-- Start of Rows --

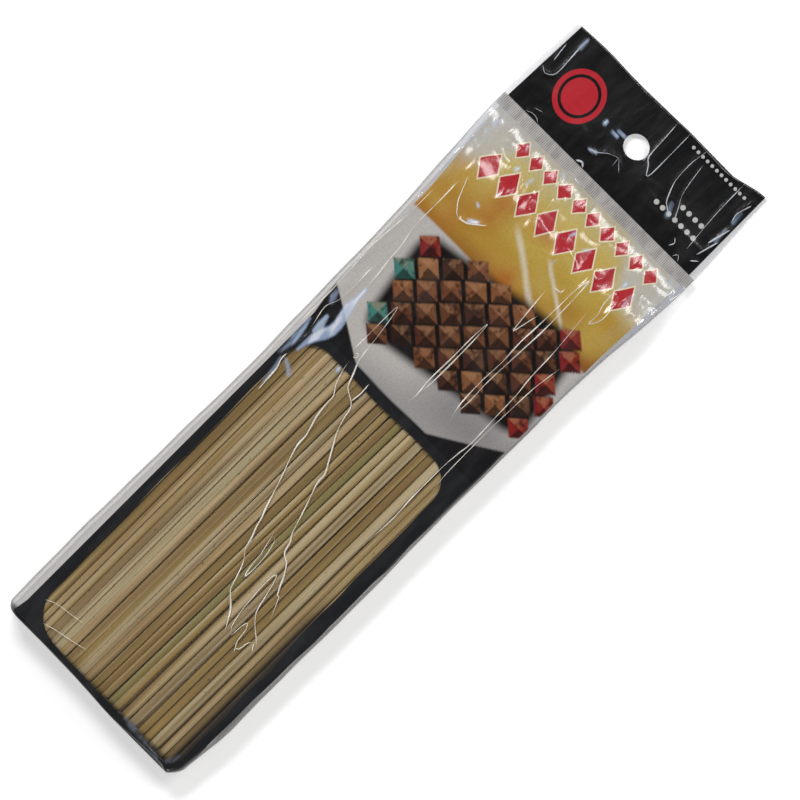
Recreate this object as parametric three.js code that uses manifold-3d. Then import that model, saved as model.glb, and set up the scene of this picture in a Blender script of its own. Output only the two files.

-- End of Rows --
-- Start of Rows --

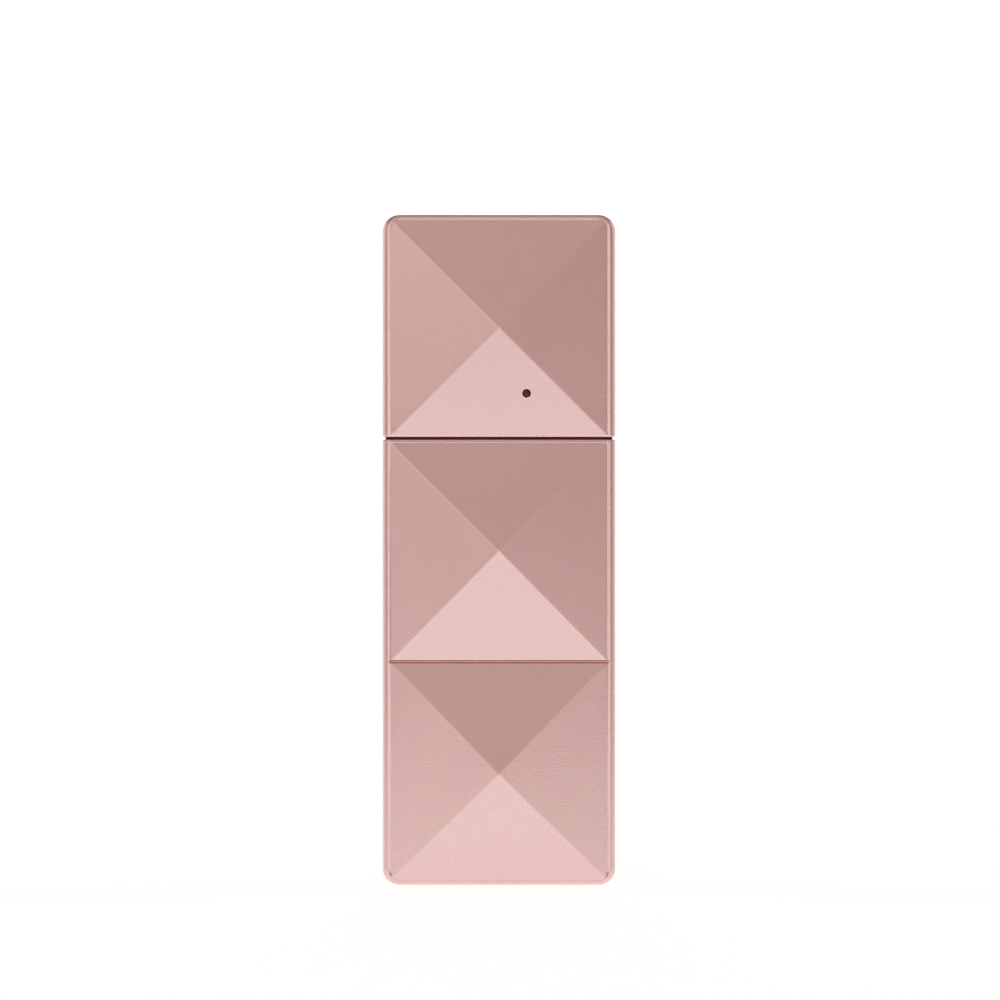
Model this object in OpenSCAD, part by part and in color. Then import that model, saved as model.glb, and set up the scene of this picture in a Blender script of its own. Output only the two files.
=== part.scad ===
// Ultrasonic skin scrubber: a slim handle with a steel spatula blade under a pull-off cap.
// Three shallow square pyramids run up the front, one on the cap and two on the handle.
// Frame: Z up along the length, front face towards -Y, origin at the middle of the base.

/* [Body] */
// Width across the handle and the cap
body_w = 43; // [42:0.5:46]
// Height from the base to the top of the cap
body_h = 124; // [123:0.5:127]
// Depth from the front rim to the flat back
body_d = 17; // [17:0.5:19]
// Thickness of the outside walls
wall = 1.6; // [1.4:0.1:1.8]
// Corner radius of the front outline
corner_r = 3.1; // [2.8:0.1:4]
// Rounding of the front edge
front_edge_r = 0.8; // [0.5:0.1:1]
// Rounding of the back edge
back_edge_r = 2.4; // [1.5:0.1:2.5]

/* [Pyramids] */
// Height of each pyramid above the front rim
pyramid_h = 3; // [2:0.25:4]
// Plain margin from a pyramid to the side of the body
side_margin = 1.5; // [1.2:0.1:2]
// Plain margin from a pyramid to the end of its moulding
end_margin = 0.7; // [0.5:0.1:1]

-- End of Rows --

Using the data above, reproduce exactly the lines from the line that contains "Model this object" through the line that contains "of the base.", including both.

— Exercise output —
Model this object in OpenSCAD, part by part and in color. Then import that model, saved as model.glb, and set up the scene of this picture in a Blender script of its own. Output only the two files.
=== part.scad ===
// Ultrasonic skin scrubber: a slim handle with a steel spatula blade under a pull-off cap.
// Three shallow square pyramids run up the front, one on the cap and two on the handle.
// Frame: Z up along the length, front face towards -Y, origin at the middle of the base.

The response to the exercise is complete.